2. When using LIKE command with a wildcard ‘%’, the placement of that wildcard can make a difference in the amount of I/O required to answer the query.
a. If (LIKE ‘TIM%’) or if (LIKE ‘%ME’) with a full table scan there is no difference in the I/O required to satisfy the query.
b. If (LIKE ‘TIM%’) is used with an index it will be much faster than a full table scan.
c. If (LIKE ‘%ME’) is used with an index it will be much faster than that using (LIKE ‘TIM%’) is used with an index.

3. When considering JOIN Performance HASH JOIN’s tend to be faster, then SORT and lastly NESTED LOOPS.

4. A JOIN is usually faster than an IN as a JOIN gives the optimizer more choices for access paths.

5. If applicable the START WITH clause is much faster than a WHERE clause in eliminating rows in a hierarchal query.

6. A sub-query with an EXISTS will beat a sub-query with an IN which will beat an equivalent JOIN.
a. When using an EXISTS with a Correlated Sub-query it is best if the sub-query can be satisfied using an index lookup only.

7. When you use COUNT(*) it performs a full table scan; if the table has an index on a NOT NULL column then you can use COUNT() to reduce the count time substantially on large tables.
a. If a NOT NULL indexed column is not available then it is better to use COUNT(*) rather than COUNT() in regard to speed.

8. You can use an index to resolve a GROUP BY if the index contains the columns in the GROUP BY list, and all the columns are aggregated in the SELECT list.

9. Using WHERE instead of HAVING (where possible of course) reduces I/O requirements by eliminating rows before they are grouped.

10. If you don’t need to get rid of duplicate rows in a UNION operation that you are performing, you should use UNION ALL instead of UNION to avoid sorts.

11. Hash Joins tend to perform much better than INTERSECT’s; therefore you should consider recoding INTERSET’s into HASH JOINs.

12. In the same fashion you should consider recoding a MINUS into an ANTI-JOIN using the HASH_AJ hint.

13. Where applicable (removing all rows) TRUNCATE TABLE is preferred over a DELETE.

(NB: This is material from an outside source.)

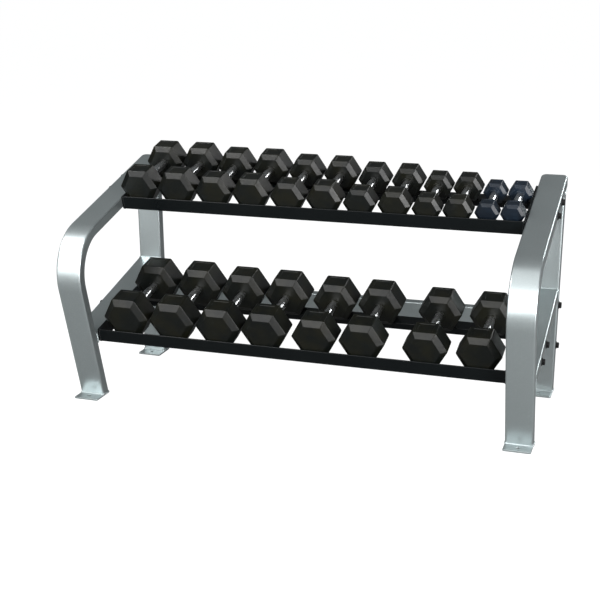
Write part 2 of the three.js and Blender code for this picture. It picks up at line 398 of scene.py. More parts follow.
@dataclass(frozen=True)
class PowderCoat(Finish):
    """Polyester powder sprayed dry on steel and baked.

    The melt leaves a faint orange-peel skin over the metal, with a satin gloss. A silver coat holds
    aluminium flakes, which make it glitter finely.
    """

    colour: str
    shade: str
    flake: str
    metallic: float
    roughness: float
    flake_share: float
    peel_depth_mm: float
    peel_mm: float = 2.6
    # Real flakes are under 0.1 mm, too fine to show, so they are drawn coarser.
    flake_mm: float = 1.4
    cloud_mm: float = 160.0
    specular: float = 0.5

    def paint(self, tree: NodeTree, place: NodeSocket) -> Node:
        """Adds a drifting tone, flakes and orange peel.

        Args:
            tree: The material's tree.
            place: The object coordinates, in metres.

        Returns:
            The shader node.
        """
        cloud = add_node(tree, "ShaderNodeTexNoise", {
            "Vector": place, "Scale": per_metre(self.cloud_mm), "Detail": 4.0, "Roughness": 0.6,
        })
        grain = add_node(tree, "ShaderNodeTexNoise", {
            "Vector": place, "Scale": per_metre(self.flake_mm), "Detail": 2.0, "Roughness": 0.7,
        })
        # The powder's thickness drifts over a hand's breadth, so the tone does too.
        tone = add_node(tree, "ShaderNodeMix", {
            0: cloud.outputs["Fac"], COLOUR_A: linear(self.colour), COLOUR_B: linear(self.shade),
        }, data_type="RGBA").outputs[MIXED]
        colour = blend(
            tree, grain.outputs["Fac"], (0.56, 0.72), self.flake_share, tone, linear(self.flake)
        )
        gloss = add_node(tree, "ShaderNodeMapRange", {
            "Value": cloud.outputs["Fac"],
            "From Min": 0.3, "From Max": 0.7,
            "To Min": self.roughness - 0.04, "To Max": self.roughness + 0.05,
        })
        peel = add_node(tree, "ShaderNodeTexNoise", {
            "Vector": place, "Scale": per_metre(self.peel_mm), "Detail": 2.0, "Roughness": 0.45,
        })
        skin_bump = add_node(tree, "ShaderNodeBump", {
            "Height": peel.outputs["Fac"], "Strength": 1.0, "Distance": self.peel_depth_mm * MM,
        })
        return add_node(tree, "ShaderNodeBsdfPrincipled", {
            "Base Color": colour, "Metallic": self.metallic,
            "Roughness": gloss.outputs["Result"], "Normal": skin_bump.outputs["Normal"],
            "Specular IOR Level": self.specular,
        })


@dataclass(frozen=True)
class BlackOxide(Finish):
    """Steel fasteners blackened hot in oxide salts and oiled.

    The skin is thin, so it keeps the steel's machined shape: dark, slightly brown, softly shining,
    with lighter metal where it has been rubbed.
    """

    name: str = "black_oxide_steel"
    colour: str = "#1b1b1c"
    rubbed: str = "#3a3836"
    blotch_mm: float = 7.0
    tooling_mm: float = 0.8

    def paint(self, tree: NodeTree, place: NodeSocket) -> Node:
        """Adds rubbed blotches and tool marks.

        Args:
            tree: The material's tree.
            place: The object coordinates, in metres.

        Returns:
            The shader node.
        """
        blotch = add_node(tree, "ShaderNodeTexNoise", {
            "Vector": place, "Scale": per_metre(self.blotch_mm), "Detail": 5.0, "Roughness": 0.65,
        }).outputs["Fac"]
        colour = blend(tree, blotch, (0.52, 0.75), 0.8, linear(self.colour), linear(self.rubbed))
        gloss = add_node(tree, "ShaderNodeMapRange", {"Value": blotch, "To Min": 0.5, "To Max": 0.34})
        tooling = add_node(tree, "ShaderNodeTexNoise", {
            "Vector": place, "Scale": per_metre(self.tooling_mm), "Detail": 2.0,
        })
        marks = add_node(tree, "ShaderNodeBump", {
            "Height": tooling.outputs["Fac"], "Strength": 0.7, "Distance": 0.03 * MM,
        })
        return add_node(tree, "ShaderNodeBsdfPrincipled", {
            "Base Color": colour, "Metallic": 0.7,
            "Roughness": gloss.outputs["Result"], "Normal": marks.outputs["Normal"],
        })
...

14. Remember that as great as indexes can be, they also add overhead to INSERT, DELETE and some UPDATE’s. Therefore avoid over-indexing, especially on columns which are frequently changed.

15. Parallel SQL can be a utilized to achieve great performance gains. The following are types of statements that can be parallelized:
a. SQL queries (especially if they contain large full table scans).
b. Building or the rebuilding of indexes.
c. Creating Tables as SELECT (CTAS).
d. An UPDATE, DELETE or INSERT statement.

16. Trying to accomplish a lot within one complex query tends to be much slower in Oracle than breaking it down via temporary tables that are cleaned up once the result set is achieved.

17. When DELETE’s are required on large tables, if possible use a CTAS to create the table without the rows which would have been deleted, thereby greatly reducing the overall time that would have been incurred by the DELETE.

Friday, February 04, 2011

OUI May Deinstall Unintended Files

One of my co-workers encountered the following issue earlier today:

This is just a heads up that Oracle OUI may deinstall unintended files. I used 11.1.0.7 OUI to deinstall Oracle 10.1 & 10.2 client and server installations today, and soon after these errors appeared –
ORA-12154: TNS:could not resolve the connect identifier specified

The deinstaller removed the tnsnames.ora, sqlnet.ora & listener.ora files in the active $ORACLE_HOME/network/admin directory even though TNS_ADMIN was set correctly. The missing files had to be extracted from the tar backup and restored to the correct location. I did not find this specific issue in My Oracle Support, but did find some similar problems reported for Oracle 11.2. Support request was opened.

Thx

Tuesday, January 25, 2011

How To Tell If My Linux O/S is 64bit or 32bit

From the command prompt issue the "uname -m" command, if the output is i386 and/or i686 then it's 32bit, if it's x86_64 then it's 64bit.


$>uname -m
i686

Monday, January 24, 2011

A Tar Gzip Split

The issue:

We had a 350gbs text file that was gzip’ed down to 115gbs that needed to be move from one of our Linux servers to a client’s Lunix server. However, as usual they wanted it there yesterday. So to speed this movement up I wanted to split the file so that it could be sftp’ed in parallel. Of course unzipping and splitting and re-zipping would require a lot of time not to mention space that was not available. What to do…

The answer:

Here is what I did.

First I split the gzip’ed file using the following command:

tar cfz - |split -b 100m /u1/directoryname/somefilename.gz

This split the zipped source file into 11 pieces. Allowing them to be ftp’ed in parallel; thereby greatly reducing the overall transfer time. Once the 11 files were on the target server they were put back together and then they where uncompressed.

cat x* > somefilename.gz (note: it is important to use the x* as if you try to order the reconstruction of the files the resulted gzip’ed file will be corrupt).

Then this new file must be unzipped:

gunzip somefilename.gz

I go no errors and a quick head and wc –l on the file showed everything to be fine.